**Exercise objective:**
Give every entry again, word for word and in full.

# # #

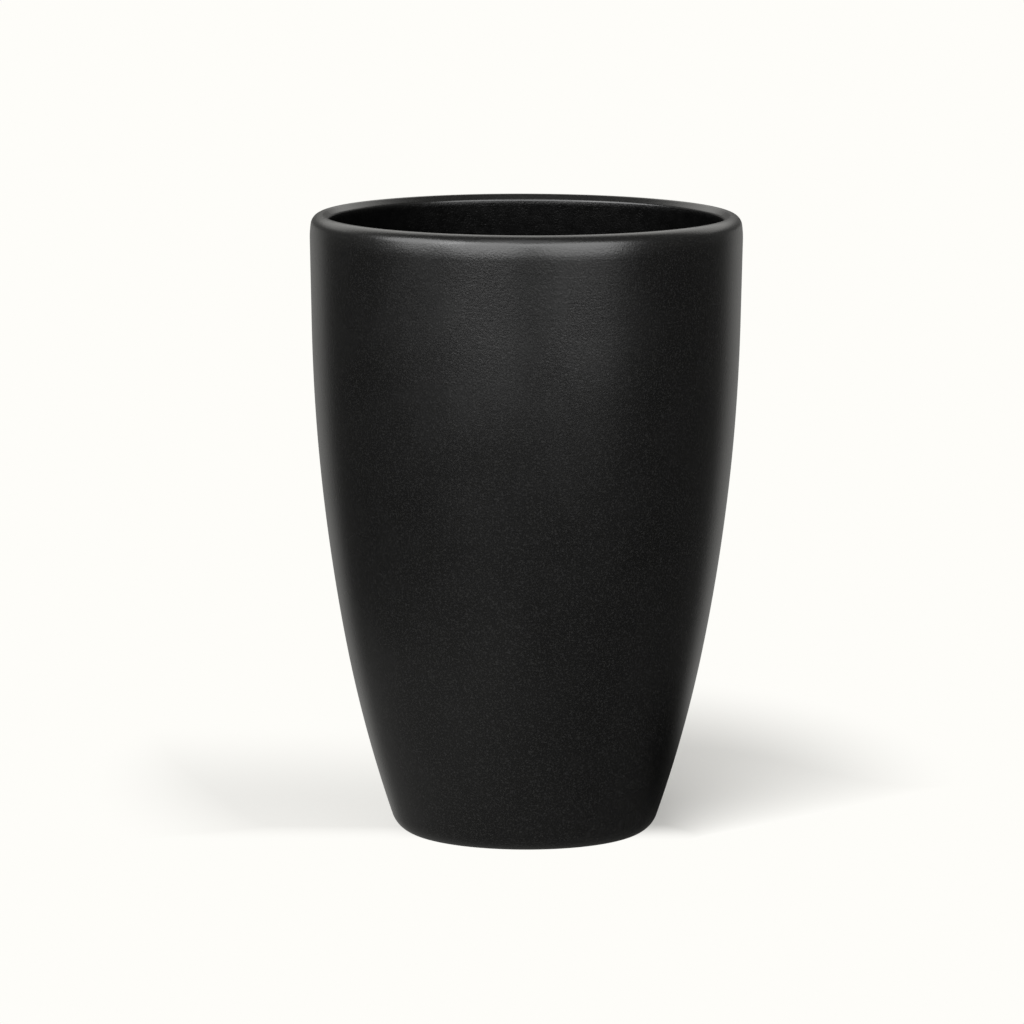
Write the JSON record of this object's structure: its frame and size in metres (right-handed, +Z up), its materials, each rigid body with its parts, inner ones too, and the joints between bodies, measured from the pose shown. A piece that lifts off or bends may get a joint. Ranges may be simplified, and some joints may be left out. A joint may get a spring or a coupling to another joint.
{
  "type": "tall round planter",
  "caption": "Tall round planter in glass-fibre laminate: curved tapering wall, turned-in rounded lip, standing ring, and a drain hole closed by a rubber plug that lifts out.",
  "frame": {"origin": "centre of the standing ring, on the surface that the planter stands on", "axes": "+Z up along the planter's own axis, through drain hole and mouth; the shell is round about it. +X lies along the finger grip of the plug, and -Y is the side that faces the camera in the picture"},
  "size_m": [0.3535, 0.3536, 0.51],
  "materials": {
    "shell_paint": "black satin paint with a fine orange peel over glass-fibre laminate",
    "plug_rubber": "matt black moulded rubber"
  },
  "bodies": {
    "planter": {"planter_shell": "shell_paint"},
    "plug": {"drain_plug": "plug_rubber"}
  },
  "joints": [
    {"name": "plug_lift", "type": "slide", "parent": "planter", "child": "plug", "axis": [0, 0, 1], "range_m": [0, 0.53]}
  ]
}
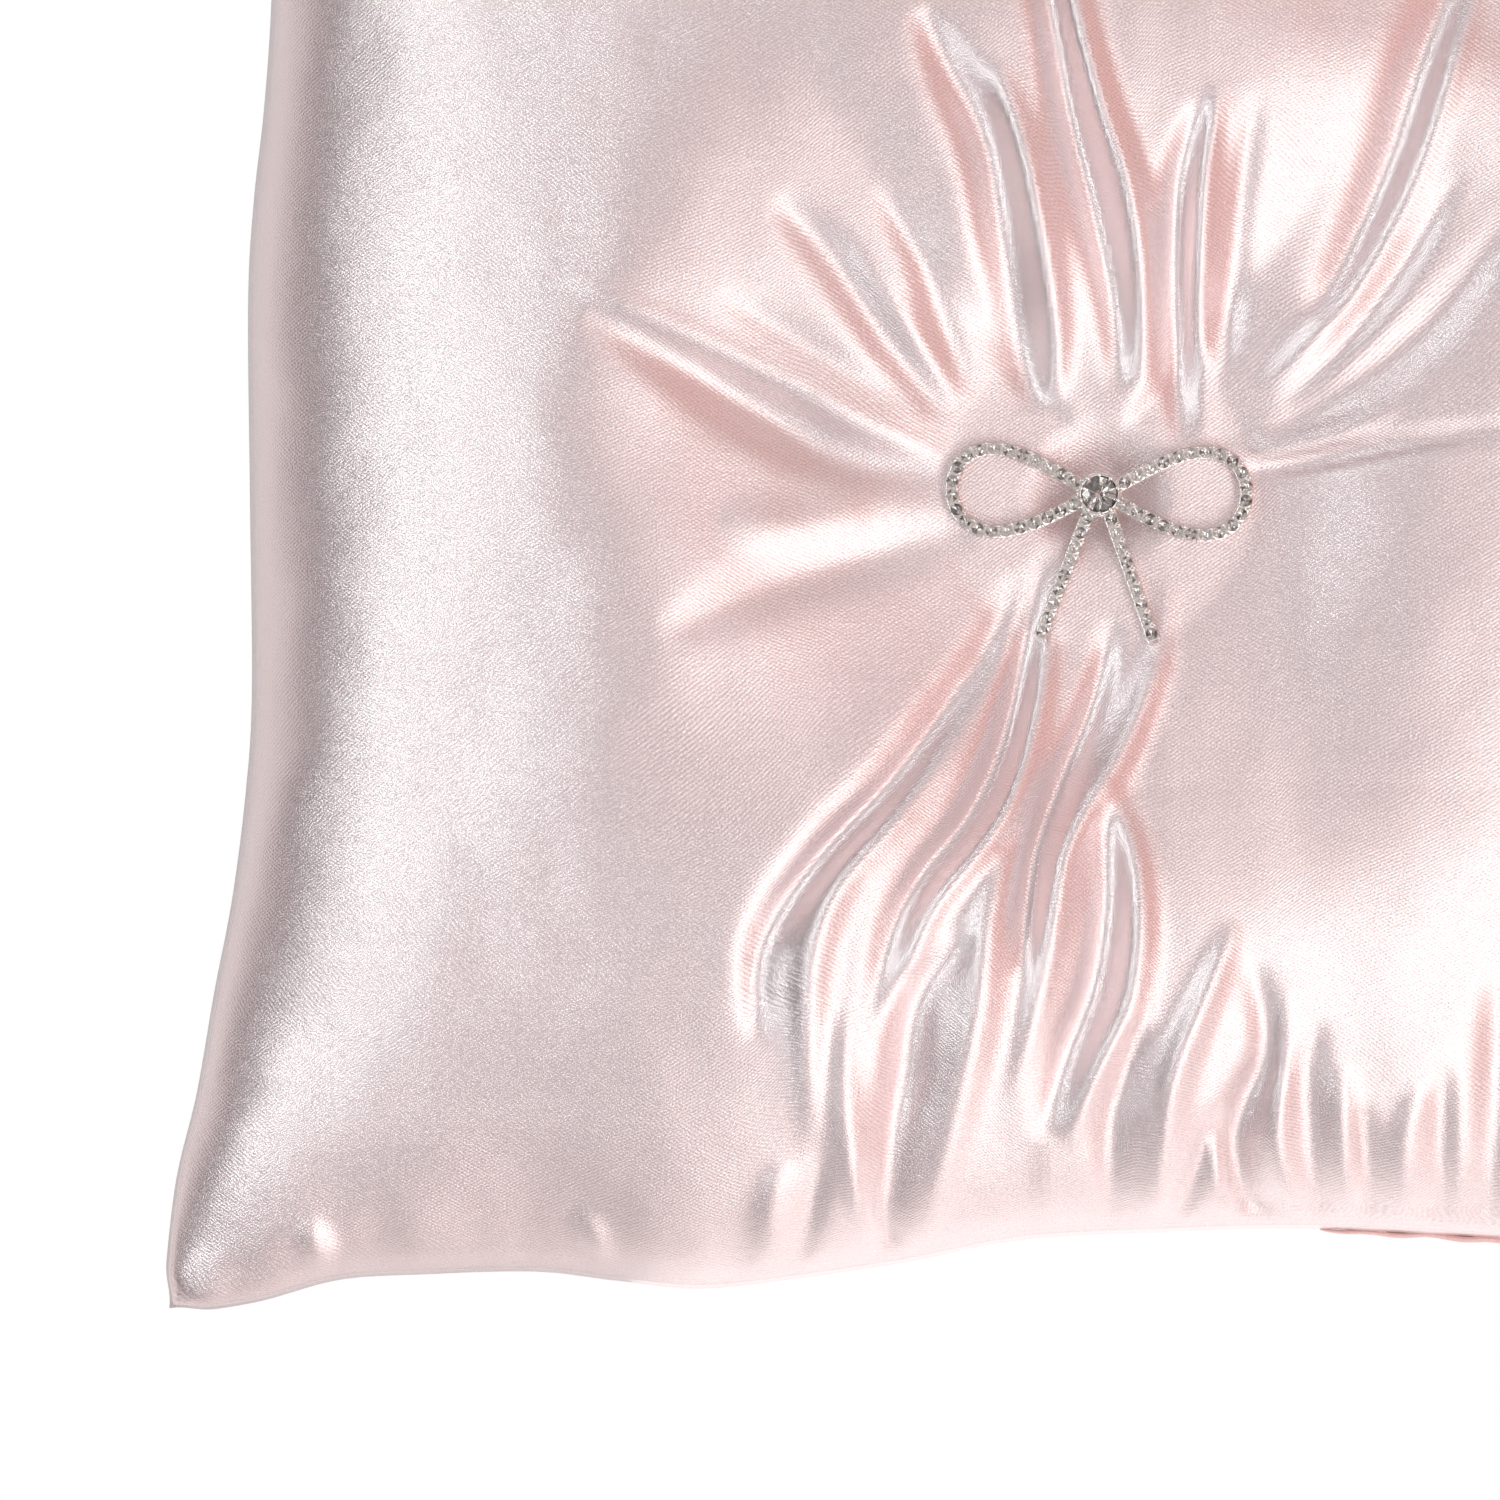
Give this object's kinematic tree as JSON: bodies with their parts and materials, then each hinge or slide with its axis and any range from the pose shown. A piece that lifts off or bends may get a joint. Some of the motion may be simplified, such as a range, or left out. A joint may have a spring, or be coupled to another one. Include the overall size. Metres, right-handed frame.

# # #

**Reply:**
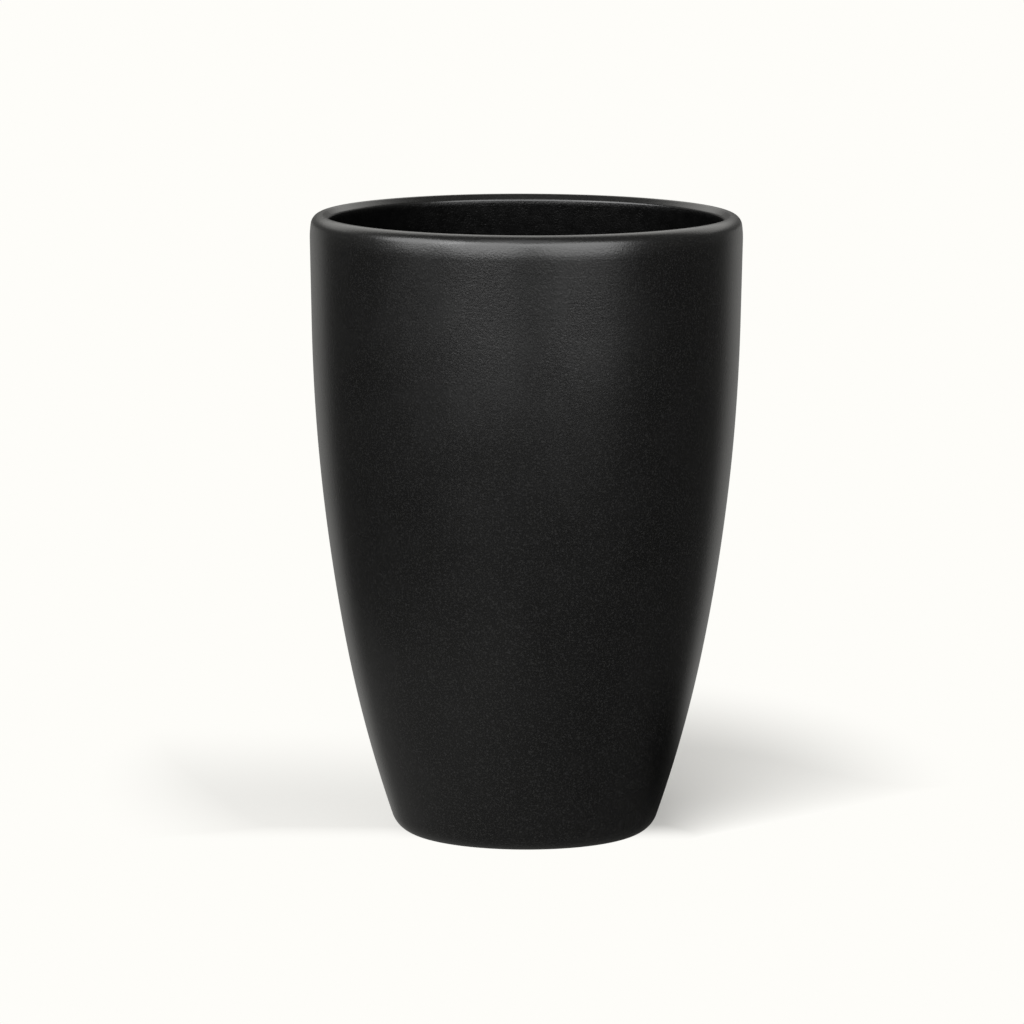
Write the JSON record of this object's structure: its frame and size in metres (right-handed, +Z up), its materials, each rigid body with its parts, inner ones too, and the joints between bodies, measured from the pose shown. A piece that lifts off or bends may get a joint. Ranges may be simplified, and some joints may be left out. A joint may get a spring or a coupling to another joint.
{
  "type": "tall round planter",
  "caption": "Tall round planter in glass-fibre laminate: curved tapering wall, turned-in rounded lip, standing ring, and a drain hole closed by a rubber plug that lifts out.",
  "frame": {"origin": "centre of the standing ring, on the surface that the planter stands on", "axes": "+Z up along the planter's own axis, through drain hole and mouth; the shell is round about it. +X lies along the finger grip of the plug, and -Y is the side that faces the camera in the picture"},
  "size_m": [0.3535, 0.3536, 0.51],
  "materials": {
    "shell_paint": "black satin paint with a fine orange peel over glass-fibre laminate",
    "plug_rubber": "matt black moulded rubber"
  },
  "bodies": {
    "planter": {"planter_shell": "shell_paint"},
    "plug": {"drain_plug": "plug_rubber"}
  },
  "joints": [
    {"name": "plug_lift", "type": "slide", "parent": "planter", "child": "plug", "axis": [0, 0, 1], "range_m": [0, 0.53]}
  ]
}
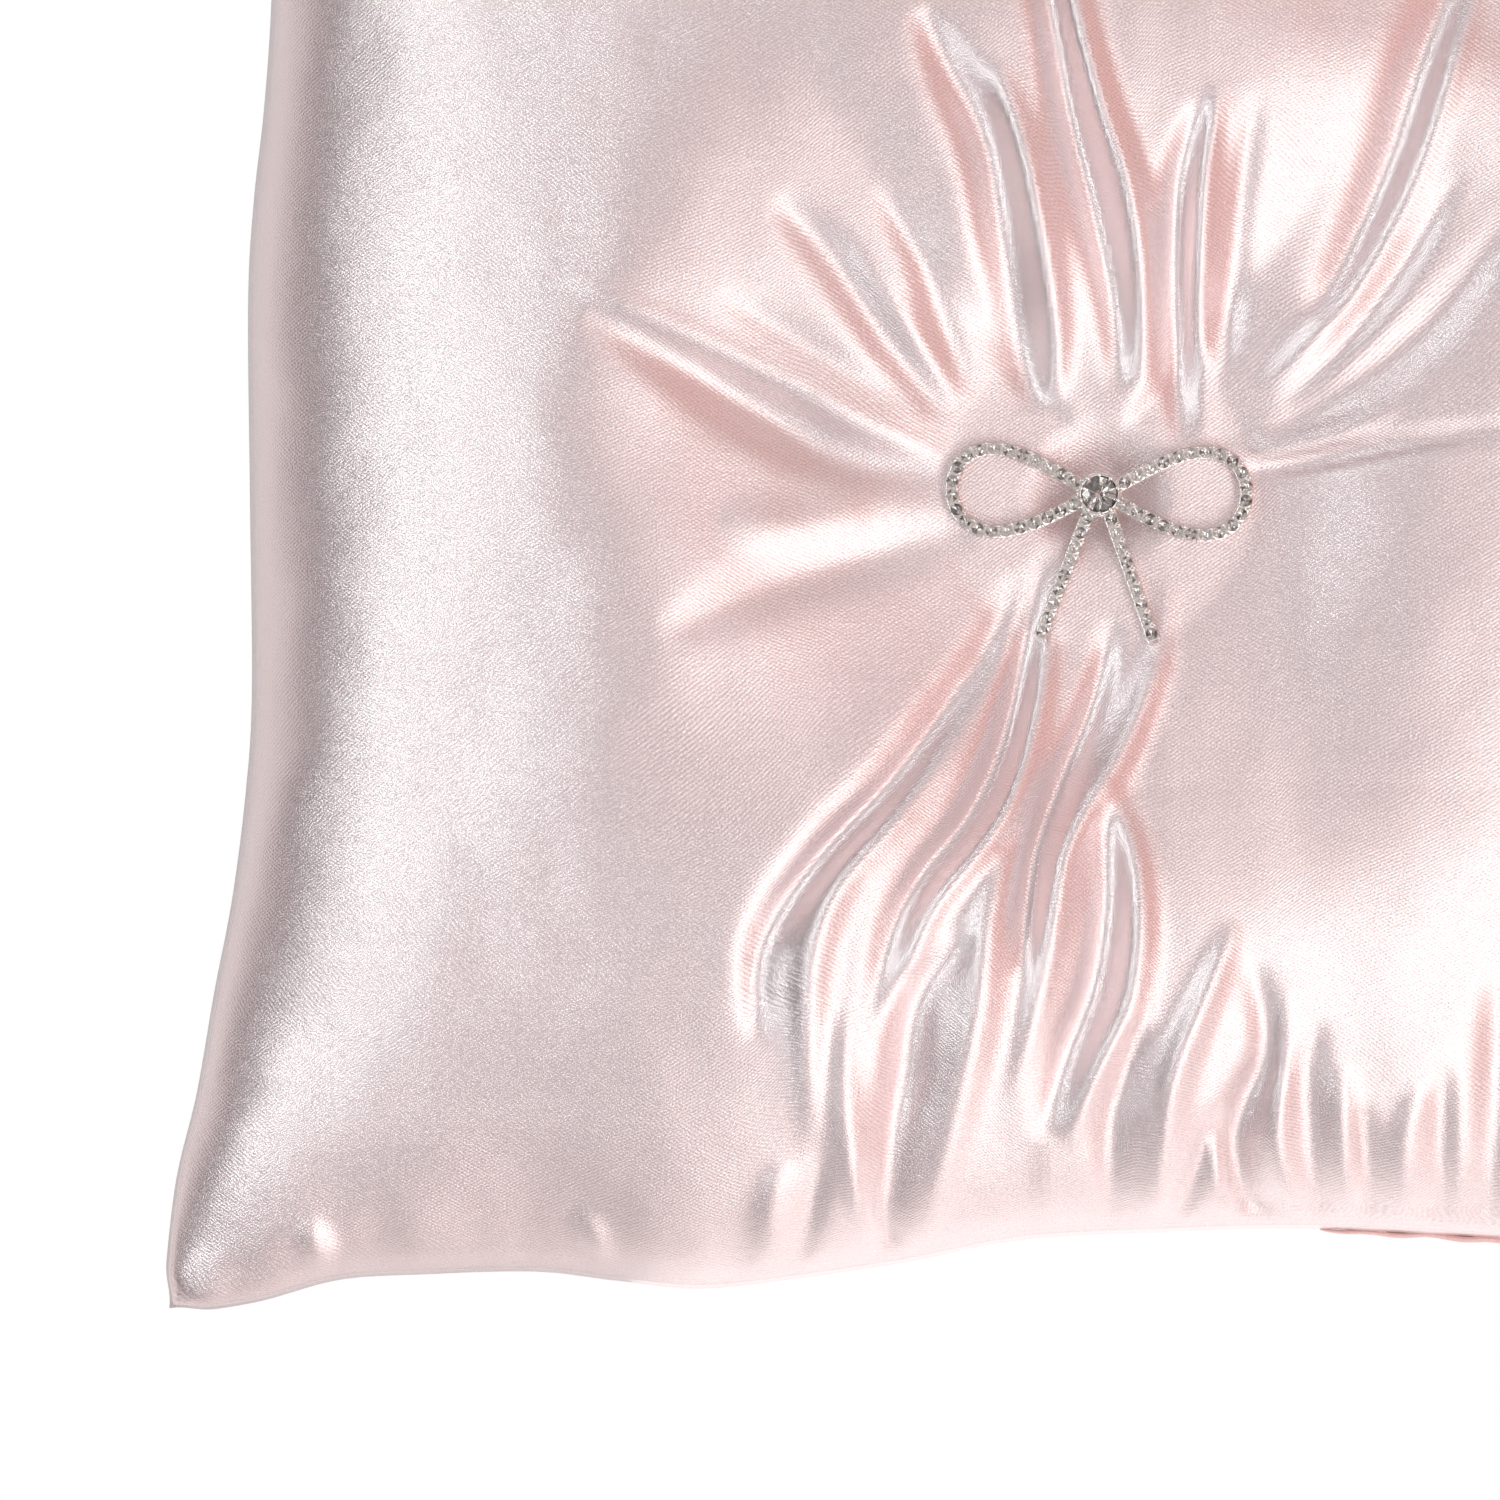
Give this object's kinematic tree as JSON: bodies with their parts and materials, then each hinge or slide with its axis and any range from the pose shown. A piece that lifts off or bends may get a joint. Some of the motion may be simplified, such as a range, or left out. A joint may have a spring, or be coupled to another one. Include the overall size. Metres, right-handed frame.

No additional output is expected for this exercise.